• **Task description**: Please return the full listing below without altering anything.

START

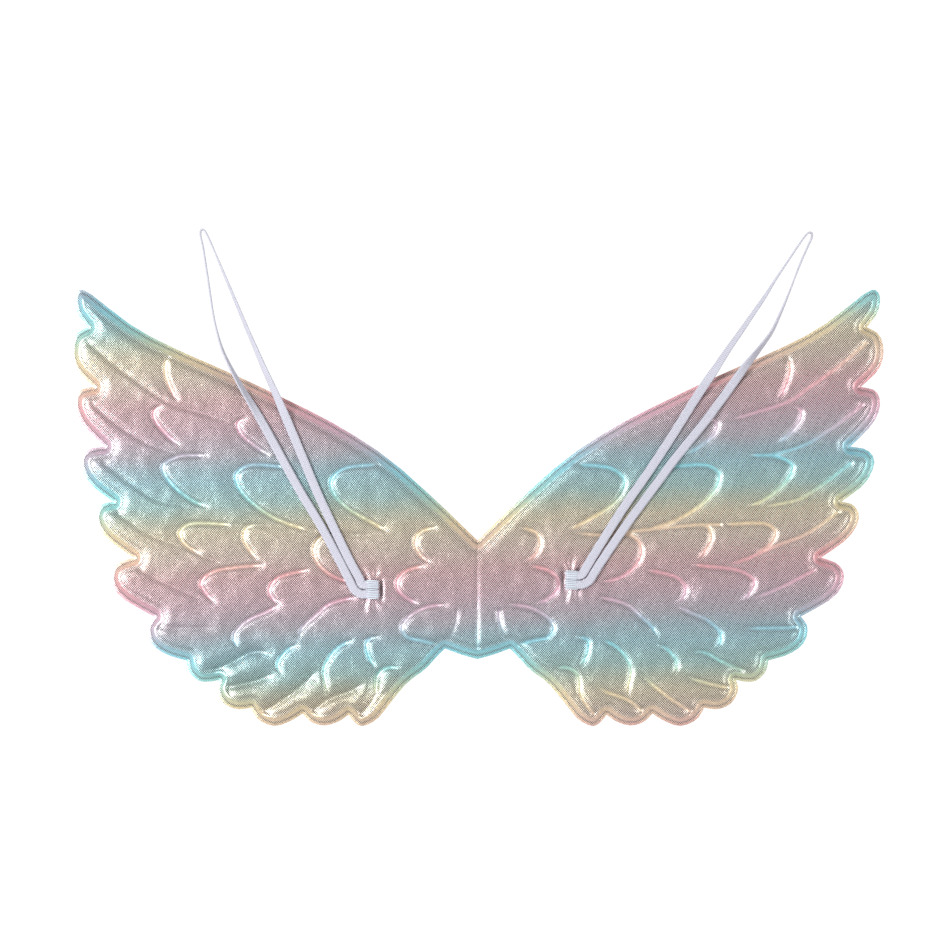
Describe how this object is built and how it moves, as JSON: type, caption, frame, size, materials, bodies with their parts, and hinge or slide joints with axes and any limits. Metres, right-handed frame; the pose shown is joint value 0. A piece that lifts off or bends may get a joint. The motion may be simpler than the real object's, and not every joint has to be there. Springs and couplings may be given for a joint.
{
  "type": "fairy wings",
  "caption": "Child's costume fairy wings: a padded, feather-embossed pair joined at a centre crease, with two elastic arm loops.",
  "frame": {"origin": "middle of the wings' box, without the arm loops, on the face that they rest on", "axes": "+X to the right when the strap side is looked at, +Y up the wings from the lowest feathers to the top tips, +Z out of the strap side"},
  "size_m": [0.462, 0.2829, 0.011],
  "materials": {
    "front_fabric": "iridescent metallic, rainbow bands, strap side",
    "back_fabric": "iridescent metallic, rainbow bands, display side",
    "foam": "white polyester padding",
    "elastic": "white knitted elastic",
    "thread": "white sewing thread"
  },
  "bodies": {
    "wing_right": {"right_front_fabric": "front_fabric", "right_foam_core": "foam", "right_back_fabric": "back_fabric", "right_strap_end_upper": "elastic", "right_strap_end_lower": "elastic", "right_bar_tack": "thread"},
    "wing_left": {"left_front_fabric": "front_fabric", "left_foam_core": "foam", "left_back_fabric": "back_fabric", "left_strap_end_upper": "elastic", "left_strap_end_lower": "elastic", "left_bar_tack": "thread"},
    "strap_left": {"left_strap_loop": "elastic"},
    "strap_right": {"right_strap_loop": "elastic"}
  },
  "joints": [
    {"name": "centre_fold", "type": "hinge", "parent": "wing_right", "child": "wing_left", "pos_m": [0, -0.05, 0.0013], "axis": [0, 1, 0], "range_deg": [0, 150]},
    {"name": "left_strap_swing", "type": "hinge", "parent": "wing_left", "child": "strap_left", "pos_m": [-0.064, -0.0518, 0.0068], "axis": [1, 0, 0], "range_deg": [0, 175]},
    {"name": "right_strap_swing", "type": "hinge", "parent": "wing_right", "child": "strap_right", "pos_m": [0.058, -0.0464, 0.0068], "axis": [1, 0, 0], "range_deg": [0, 175]}
  ]
}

END

• **Task response**:
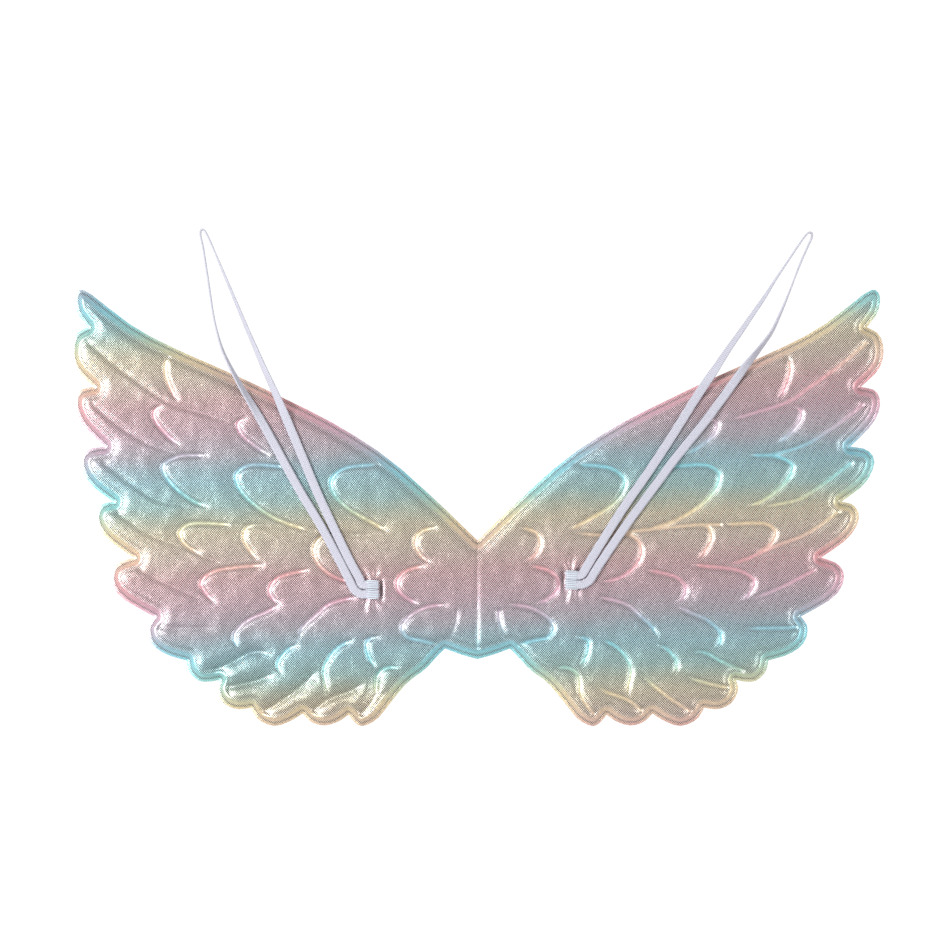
Describe how this object is built and how it moves, as JSON: type, caption, frame, size, materials, bodies with their parts, and hinge or slide joints with axes and any limits. Metres, right-handed frame; the pose shown is joint value 0. A piece that lifts off or bends may get a joint. The motion may be simpler than the real object's, and not every joint has to be there. Springs and couplings may be given for a joint.
{
  "type": "fairy wings",
  "caption": "Child's costume fairy wings: a padded, feather-embossed pair joined at a centre crease, with two elastic arm loops.",
  "frame": {"origin": "middle of the wings' box, without the arm loops, on the face that they rest on", "axes": "+X to the right when the strap side is looked at, +Y up the wings from the lowest feathers to the top tips, +Z out of the strap side"},
  "size_m": [0.462, 0.2829, 0.011],
  "materials": {
    "front_fabric": "iridescent metallic, rainbow bands, strap side",
    "back_fabric": "iridescent metallic, rainbow bands, display side",
    "foam": "white polyester padding",
    "elastic": "white knitted elastic",
    "thread": "white sewing thread"
  },
  "bodies": {
    "wing_right": {"right_front_fabric": "front_fabric", "right_foam_core": "foam", "right_back_fabric": "back_fabric", "right_strap_end_upper": "elastic", "right_strap_end_lower": "elastic", "right_bar_tack": "thread"},
    "wing_left": {"left_front_fabric": "front_fabric", "left_foam_core": "foam", "left_back_fabric": "back_fabric", "left_strap_end_upper": "elastic", "left_strap_end_lower": "elastic", "left_bar_tack": "thread"},
    "strap_left": {"left_strap_loop": "elastic"},
    "strap_right": {"right_strap_loop": "elastic"}
  },
  "joints": [
    {"name": "centre_fold", "type": "hinge", "parent": "wing_right", "child": "wing_left", "pos_m": [0, -0.05, 0.0013], "axis": [0, 1, 0], "range_deg": [0, 150]},
    {"name": "left_strap_swing", "type": "hinge", "parent": "wing_left", "child": "strap_left", "pos_m": [-0.064, -0.0518, 0.0068], "axis": [1, 0, 0], "range_deg": [0, 175]},
    {"name": "right_strap_swing", "type": "hinge", "parent": "wing_right", "child": "strap_right", "pos_m": [0.058, -0.0464, 0.0068], "axis": [1, 0, 0], "range_deg": [0, 175]}
  ]
}